We shall hear from the Cross Benches first.
My Lords, today the former Governor of the Bank of England has taken his seat, and we welcome him. His successor is a Canadian. How many other countries would have a foreign national as the governor of their national central bank? We do. Do not the Minister and the Government think that we should be proud that we are one of the most open economies in the world, and that that is a great strength to this country? Regardless of that, and on the other hand, how much longer are the Government going to dither and procrastinate about increasing our airport capacity in London?
I shall exclude the second half of that question from my response. I rather hoped that the noble Lord would welcome the degree of foreign investment in our automobile industry. Ten to 15 years ago, many would have sneered at the whole idea of Indian investment in our automobile industry. The recent announcement of the expansion of investment in Jaguar Land Rover is extremely welcome for the prospects for British exports.
My Lords, how many of our former nationalised public utilities, having been privatised, are now owned or largely controlled by nationalised industries abroad?
My Lords, a number of French, German and Dutch companies which are partly or wholly state owned participate in our electricity, gas and railway industries. I hope that I shall not upset noble Lords by adding that 10% of Thames Water is now owned by Chinese investors. I hope that that will not make your Lordships worry a bit as you clean your teeth tomorrow morning.
My Lords, the Intelligence and Security Committee has raised its concerns about the degree of foreign ownership of the UK’s telecommunications infrastructure. What assessment have the Government made of its report and how do they plan to tackle the problem?
My Lords, the Government published a response to that report a few days ago, announcing that they will instigate a review of the Huawei cell, which is the issue very much at stake here. I emphasise that we are talking about a global supply chain in which there are, at most, two potential suppliers of some of the highly sophisticated equipment available—I believe that the other is Swedish. The dependence which we all have on each other for critical national infrastructure in telecommunications is a great deal more complicated than we previously understood. However, Vodafone owns a number of large mobile networks in other countries which are part of their critical national infrastructures, so this is not a one- way trade.

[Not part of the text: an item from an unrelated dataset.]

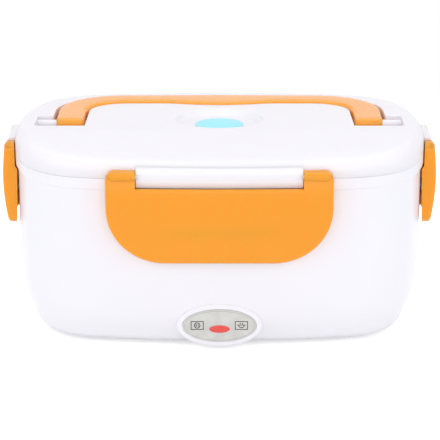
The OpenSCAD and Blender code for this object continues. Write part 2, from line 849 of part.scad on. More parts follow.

My Lords, surely it is a win-win situation. We get their money and, because of the infrastructure, they cannot take it away.
That is a very good comment. I remember, many years ago, when Mrs Thatcher was Prime Minister and an architect of free-market economics nevertheless phoning the Japanese Government to insist that they pressure Japanese banks to make their partial investment into funding Eurostar and the Eurotunnel project.
My Lords, I am sure that the Minister shares the concerns about the vulnerability to cyberattack of some elements of our critical national infrastructure. So far, the Government’s approach to this problem has been to seek a consensual solution with the industries involved. To what extent is such an approach likely to be successful with foreign companies?
My Lords, GCHQ and a number of other government agencies are actively engaged in mitigating the large and, to some extent, unknowable risk of cyberattack. This is a growing problem for all Governments in the world. I emphasise again that the specific issue at stake in the ISC’s recent report was the dependence on foreign equipment and the computer codes which come with it. That is something which GCHQ is much engaged with and which it has now been agreed the National Security Adviser will conduct an inquiry into.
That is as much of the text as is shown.